In this case, the plan was to take the 20 or so product starters that were developed in the workshop and increasing that by a factor of five or more. This proved challenging and it was impossible to get the attention of attendees sufficient to continue the work. After a lengthy pause, I decided to commission a graphic artist to collaborate with me to speed things along, and began working on developing nearly 100 future product for the catalog, including art (images and associated graphics), product names, catalog-type descriptions, pricing, sales conditions, small text, warnings, symbology and small graphics. The graphic designer took the responsibility of laying out the contents in InDesign.

This workflow was sufficient to populate a rich and vibrant future product catalog, including classified ads, editorial text, cover design and more. This took about 8 weeks of part-time activity.

Throughout, Near Future Laboratory was responsible for creating all of the principle imagery, designing the catalog flatplan, author product catalog items, and editorially manage the necessary consistency of ‘the world’.

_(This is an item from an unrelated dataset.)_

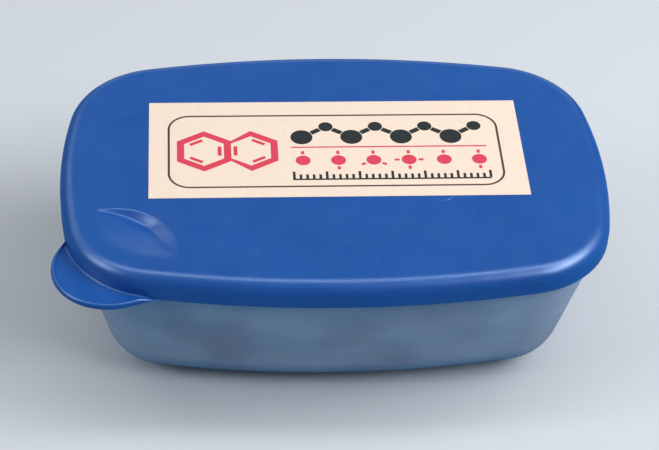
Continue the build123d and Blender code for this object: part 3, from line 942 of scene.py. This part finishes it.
def bar(first, last, width):
    # a straight stroke: both ends moved half its width to either side
    first, last = np.array(first, float), np.array(last, float)
    ahead = (last - first) / np.hypot(*(last - first))
    aside = np.array([-ahead[1], ahead[0]]) * width / 2
    return np.array([first - aside, last - aside, last + aside, first + aside])


def printPiece(name, fills, bands, material):
    # each fill is its outline at two heights, closed by two caps; each band is a section of five corners
    # carried along two outlines of equal count
    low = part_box("label")[1][2] / mm
    high = low + labelPrint["thickness"]
    low -= labelPrint["thickness"] / 2
    stacks = [((outline, outline), (high, low)) for outline in fills]
    stacks += [((inner, inner, outer, outer, inner), (low, high, high, low, low)) for outer, inner in bands]
    points, faceSets, start = [], {}, 0
    for rings, heights in stacks:
        block = raised(np.stack(rings), heights).reshape(-1, 3)
        count = len(rings[0])
        faces = [gridFaces(len(rings), count, True)[:, ::-1]]
        if len(rings) == 2:
            top = np.arange(count)[None, :]
            faces += [top, top[:, ::-1] + count]
        for face in faces:
            faceSets.setdefault(face.shape[1], []).append(face + start)
        points.append(block)
        start += len(block)
    faceSets = [np.concatenate(faces) for faces in faceSets.values()]
    piece = newPiece(name, np.concatenate(points), faceSets, material, "lid")


def ringPrint(cfg):
    # two hexagons side by side, with a short inner stroke along every other side
    outer = cfg["radius"] + cfg["stroke"] / 2
    half = outer * math.sqrt(3) / 2
    bands, fills = [], []
    for number in range(2):
        spot = (cfg["spot"][0] + number * (2 * half - cfg["stroke"]), cfg["spot"][1])
        shape = regular(spot, outer, 6, math.pi / 2)
        hollow = insetPolygon(shape, cfg["stroke"])
        if number:
            shape[[1, 2], 0] = spot[0] - half + cfg["stroke"] + cfg["gap"]
        bands.append((shape, hollow))
        inner = regular(spot, cfg["radius"] - cfg["inset"] + cfg["inner"], 6, math.pi / 2)
        for side in range(number, 6, 2):
            first, last = inner[side], inner[(side + 1) % 6]
            cut = (last - first) * cfg["cut"]
            fills.append(bar(first + cut, last - cut, cfg["inner"]))
    return bands, fills


def discPrint(cfg):
    # a row of discs, with one to four spokes in turn
    near, far, stroke = cfg["spoke"]
    fills = []
    for number in range(cfg["count"]):
        spot = np.array([cfg["from"] + cfg["step"] * number, cfg["y"]])
        fills.append(regular(spot, cfg["radius"], cfg["sides"]))
        spokes = number % 4 + 1
        for ahead in regular((0, 0), 1, spokes, math.pi / 2):
            fills.append(bar(spot + near * ahead, spot + far * ahead, stroke))
    return fills


def chainPrint(cfg):
    # a zigzag of balls, large and small in turn, with bars that stop at their edges
    odd = np.arange(cfg["count"]) % 2
    spots = np.stack([cfg["from"] + cfg["step"] * np.arange(cfg["count"]),
                      cfg["middle"] + cfg["rise"] * np.where(odd, 1, -1)], axis=1)
    sizes = np.where(odd, cfg["small"], cfg["big"])
    fills = [regular(spot, size, cfg["sides"]) for spot, size in zip(spots, sizes)]
    sizes = sizes + cfg["gap"]
    for first, last, size, nextSize in zip(spots[:-1], spots[1:], sizes[:-1], sizes[1:]):
        ahead = (last - first) / np.hypot(*(last - first))
        fills.append(bar(first + ahead * size, last - ahead * nextSize, cfg["bar"]))
    return fills


def rulerPrint(cfg, start, end):
    # a line with a tick at every step, and a taller one at every fifth
    fills = [bar((start, cfg["y"]), (end, cfg["y"]), cfg["line"])]
    foot = cfg["y"] + cfg["line"] / 2 + cfg["gap"]
    for number, x in enumerate(np.arange(start + cfg["stroke"] / 2, end, cfg["step"])):
        height = cfg["tall"] if number % cfg["every"] == 0 else cfg["short"]
        fills.append(bar((x, foot), (x, foot + height), cfg["stroke"]))
    return fills


def makePrint(cfg):
    # one piece for each ink: the frame line, then all that is red, then all that is black
    box, rule, (start, end) = cfg["frame"], cfg["rule"], cfg["lines"]
    line = roundedBox(box["size"], box["corner"], box["steps"]) + np.array(cfg["centre"]) + box["offset"]
    printPiece("labelFrameLine", [], [(line, insetPolygon(line, box["line"]))], inks["brownBlackLineInk"])
    bands, red = ringPrint(cfg["rings"])
    red.append(bar((start, rule["y"]), (end, rule["y"]), rule["stroke"]))
    printPiece("labelRedPrint", red + discPrint(cfg["discs"]), bands, inks["redPrintingInk"])
    black = chainPrint(cfg["chain"]) + rulerPrint(cfg["ruler"], start, end)
    printPiece("labelBlackPrint", black, [], inks["blackPrintingInk"])


makePrint(labelPrint)
print("label print done")


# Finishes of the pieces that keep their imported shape; neighbouring facets are welded and smoothed

facets = {"weld": 1e-6, "keepAngle": 30}     # metres, and degrees from which an edge stays sharp


def dress(piece, material):
    piece.data.materials.clear()
    piece.data.materials.append(material)
    piece.data.polygons.foreach_set("use_smooth", np.ones(len(piece.data.polygons), bool))
    weld = piece.modifiers.new("weld", "WELD")
    weld.merge_threshold = facets["weld"]
    split = piece.modifiers.new("keepEdges", "EDGE_SPLIT")
    split.split_angle = math.radians(facets["keepAngle"])


slotOf = {part["node"]: part["material_slot"] for part in frame["record"]["subparts"]}
for name, piece in frame["nodes"].items():
    dress(piece, materials[slotOf[name]])
print("packed pieces dressed:", len(frame["nodes"]))


# Pale floor and backdrop, soft lights and sky; distances in metres

stageLook = {
    "floor": "#D6DBE1",
    "bounce": "#5A8BB3",     # colour of the light that the floor throws back
    "sky": "#EAF1FA",
    "skyLight": 0.14,
    "skySeen": 0.85,
    "fade": (0.55, 1.7),     # distances over which the floor turns into the backdrop
    "floorHalf": 6,
    "floorDrop": 0.0002,     # clear of the tub's base
}
lamps = {
    "overhead": {"spot": (-0.1, 0.03, 1.06), "size": (1.55, 0.17), "glow": 4.2, "aim": (-0.1, 0.03, 0)},
    "upperRight": {"spot": (0.66, 0.04, 0.8), "size": (0.5, 0.45), "glow": 3.2, "aim": (0, 0, 0.06)},
    "right": {"spot": (1.44, -0.6, 1.42), "size": (1.5, 0.8), "glow": 6.9, "aim": (0, 0, 0.04)},
    "back": {"spot": (0.2, 1.9, 0.53), "size": (1.6, 0.8), "glow": 0.6, "aim": (0, 0, 0.03)},
    "backLeft": {"spot": (-1.35, 1.25, 1.15), "size": (1.4, 0.9), "glow": 0.9, "aim": (0, 0, 0.03)},
    "left": {"spot": (-1.5, -0.34, 1.04), "size": (0.7, 0.7), "glow": 4.8, "aim": (0, 0, 0.05)},
}


def makeFloor(cfg):
    # the camera sees a pale floor that fades into the sky's colour; all other light meets a bluer one
    material, tree, place = startMaterial("paleFloor")
    seen = node(tree, "LightPath").outputs["Is Camera Ray"]
    colour = blendColours(tree, seen, linear(cfg["bounce"]), linear(cfg["floor"]))
    near = node(tree, "BsdfDiffuse", {"Color": colour}).outputs[0]
    backdrop = {"Color": linear(cfg["sky"]), "Strength": cfg["skySeen"]}
    far = node(tree, "Emission", backdrop).outputs[0]
    away = node(tree, "VectorMath", {0: place}, operation="LENGTH").outputs["Value"]
    share = calc(tree, "MULTIPLY", span(tree, away, (0, 1), cfg["fade"]), seen)
    shader = node(tree, "MixShader", {0: share, 1: near, 2: far}).outputs[0]
    node(tree, "OutputMaterial", {"Surface": shader})
    mesh = bpy.data.meshes.new("floor")
    half = cfg["floorHalf"]
    corners = [(-half, -half, 0), (half, -half, 0), (half, half, 0), (-half, half, 0)]
    mesh.from_pydata(corners, [], [(0, 1, 2, 3)])
    mesh.materials.append(material)
    floor = bpy.data.objects.new("floor", mesh)
    floor.location.z = -cfg["floorDrop"]
    bpy.context.scene.collection.objects.link(floor)


def makeLamp(name, cfg):
    # power in step with the area, so that a lamp's size doesn't change how bright it looks
    data = bpy.data.lights.new(name, "AREA")
    data.shape = "RECTANGLE"
    data.size, data.size_y = cfg["size"]
    data.energy = cfg["glow"] * math.pi * cfg["size"][0] * cfg["size"][1]
    lamp = bpy.data.objects.new(name, data)
    lamp.location = cfg["spot"]
    lamp.rotation_euler = (Vector(cfg["aim"]) - lamp.location).to_track_quat("-Z", "Y").to_euler()
    bpy.context.scene.collection.objects.link(lamp)


def makeSky(cfg):
    # the camera sees the backdrop's colour; the light on the object is much weaker
    world = bpy.data.worlds.new("softSky")
    bpy.context.scene.world = world
    world.use_nodes = True
    tree = world.node_tree
    tree.nodes.clear()
    seen = node(tree, "LightPath").outputs["Is Camera Ray"]
    glow = span(tree, seen, (cfg["skyLight"], cfg["skySeen"]), (0, 1))
    sky = node(tree, "Background", {"Color": linear(cfg["sky"]), "Strength": glow})
    node(tree, "OutputWorld", {"Surface": sky.outputs[0]})


makeFloor(stageLook)
for lampName, lampLook in lamps.items():
    makeLamp(lampName + "Softbox", lampLook)
makeSky(stageLook)
bpy.context.scene.view_settings.view_transform = "Standard"
print("stage done")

A spread from TBD Catalog, a Design Fiction product catalog of today's tomorrow.

After Action Report

TBD Catalog is the first and canonical Design Fiction artifact. It serves as a reference and primary exemplar of what a Design Fiction artifact is, and the importance of connecting research, foresight, and vision to the creation of an actual material artifact that gets off the screen and into a tangible form.

The workshop approach has served as a repeatable model for doing Design Fiction. It is one we have brought to many clients in order to help unlock creative potential in an deeply engaging and imaginative way.

The ‘Product Catalog’ is a useful archetype for representing consumer futures, strategic foresight/futures, and for translating consumer research into a tangible form that can augment futures reports.

Visiting the private archives of the Henry Ford Museum with Chief Curator Marc Greuther
We spent the day visiting the private archives of the Henry Ford Museum for inspiration as well as an opportunity to discuss and engage in the topic at hand.